— What to do —
The entries below contain a line with "Reconstruct the object" and a line with "edge_break = 0.2". Retype exactly everything from the first down to the second, both included, and nothing else.
# Start of Listed entries
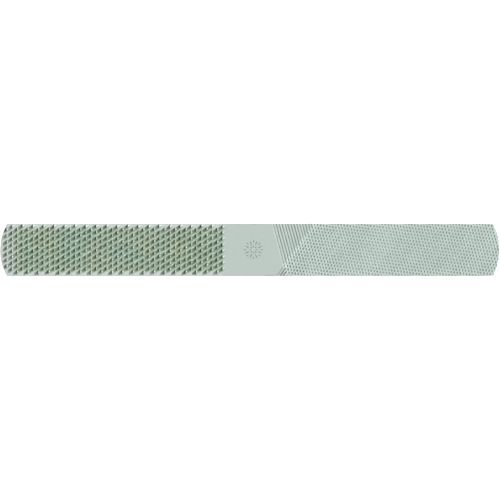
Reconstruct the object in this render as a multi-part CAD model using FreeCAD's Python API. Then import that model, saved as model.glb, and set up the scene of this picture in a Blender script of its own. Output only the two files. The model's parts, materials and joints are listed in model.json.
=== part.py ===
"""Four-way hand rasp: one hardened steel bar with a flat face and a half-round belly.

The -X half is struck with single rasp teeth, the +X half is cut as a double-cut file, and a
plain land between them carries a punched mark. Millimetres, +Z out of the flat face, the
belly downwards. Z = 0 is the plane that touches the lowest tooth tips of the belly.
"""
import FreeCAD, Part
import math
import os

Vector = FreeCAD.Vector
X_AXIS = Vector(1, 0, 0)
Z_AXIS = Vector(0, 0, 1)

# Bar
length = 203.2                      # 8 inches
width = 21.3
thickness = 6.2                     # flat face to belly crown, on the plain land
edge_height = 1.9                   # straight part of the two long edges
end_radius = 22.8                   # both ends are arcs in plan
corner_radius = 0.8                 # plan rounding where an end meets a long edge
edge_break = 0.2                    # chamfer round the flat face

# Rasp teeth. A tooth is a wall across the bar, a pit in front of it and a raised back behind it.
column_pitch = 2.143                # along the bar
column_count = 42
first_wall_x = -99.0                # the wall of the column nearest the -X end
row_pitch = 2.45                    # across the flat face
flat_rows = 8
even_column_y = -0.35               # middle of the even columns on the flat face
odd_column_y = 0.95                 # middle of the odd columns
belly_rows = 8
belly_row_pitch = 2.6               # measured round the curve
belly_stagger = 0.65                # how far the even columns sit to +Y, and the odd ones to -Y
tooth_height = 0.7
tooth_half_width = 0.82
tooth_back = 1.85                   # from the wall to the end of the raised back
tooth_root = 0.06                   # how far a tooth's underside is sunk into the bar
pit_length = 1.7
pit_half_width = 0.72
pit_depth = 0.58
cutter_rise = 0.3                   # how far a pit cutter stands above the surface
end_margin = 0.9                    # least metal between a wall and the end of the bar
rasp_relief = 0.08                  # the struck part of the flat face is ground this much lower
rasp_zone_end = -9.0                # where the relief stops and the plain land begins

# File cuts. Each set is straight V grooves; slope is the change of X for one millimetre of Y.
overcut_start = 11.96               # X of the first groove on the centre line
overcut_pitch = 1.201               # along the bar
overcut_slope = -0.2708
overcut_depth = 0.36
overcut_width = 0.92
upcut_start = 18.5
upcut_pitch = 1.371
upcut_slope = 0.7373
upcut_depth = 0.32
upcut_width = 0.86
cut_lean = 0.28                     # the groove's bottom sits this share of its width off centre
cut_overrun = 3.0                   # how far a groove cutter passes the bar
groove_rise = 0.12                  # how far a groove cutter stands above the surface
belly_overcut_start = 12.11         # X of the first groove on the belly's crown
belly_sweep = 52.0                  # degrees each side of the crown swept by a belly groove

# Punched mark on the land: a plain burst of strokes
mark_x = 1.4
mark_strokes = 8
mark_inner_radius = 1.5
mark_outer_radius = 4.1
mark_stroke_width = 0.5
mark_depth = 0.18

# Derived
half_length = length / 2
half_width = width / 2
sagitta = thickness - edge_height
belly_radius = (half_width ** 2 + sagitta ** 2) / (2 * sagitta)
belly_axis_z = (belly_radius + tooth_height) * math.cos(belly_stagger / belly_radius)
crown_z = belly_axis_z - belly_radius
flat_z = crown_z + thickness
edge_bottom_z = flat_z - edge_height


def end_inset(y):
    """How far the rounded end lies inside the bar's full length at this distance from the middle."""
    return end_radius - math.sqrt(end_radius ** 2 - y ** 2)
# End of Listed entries
# Start of Listed entries
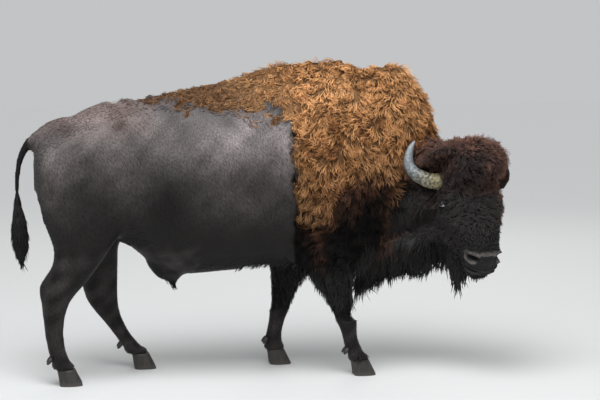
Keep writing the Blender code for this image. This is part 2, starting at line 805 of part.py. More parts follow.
# End of Listed entries
— Reply —
Reconstruct the object in this render as a multi-part CAD model using FreeCAD's Python API. Then import that model, saved as model.glb, and set up the scene of this picture in a Blender script of its own. Output only the two files. The model's parts, materials and joints are listed in model.json.
=== part.py ===
"""Four-way hand rasp: one hardened steel bar with a flat face and a half-round belly.

The -X half is struck with single rasp teeth, the +X half is cut as a double-cut file, and a
plain land between them carries a punched mark. Millimetres, +Z out of the flat face, the
belly downwards. Z = 0 is the plane that touches the lowest tooth tips of the belly.
"""
import FreeCAD, Part
import math
import os

Vector = FreeCAD.Vector
X_AXIS = Vector(1, 0, 0)
Z_AXIS = Vector(0, 0, 1)

# Bar
length = 203.2                      # 8 inches
width = 21.3
thickness = 6.2                     # flat face to belly crown, on the plain land
edge_height = 1.9                   # straight part of the two long edges
end_radius = 22.8                   # both ends are arcs in plan
corner_radius = 0.8                 # plan rounding where an end meets a long edge
edge_break = 0.2                    # chamfer round the flat face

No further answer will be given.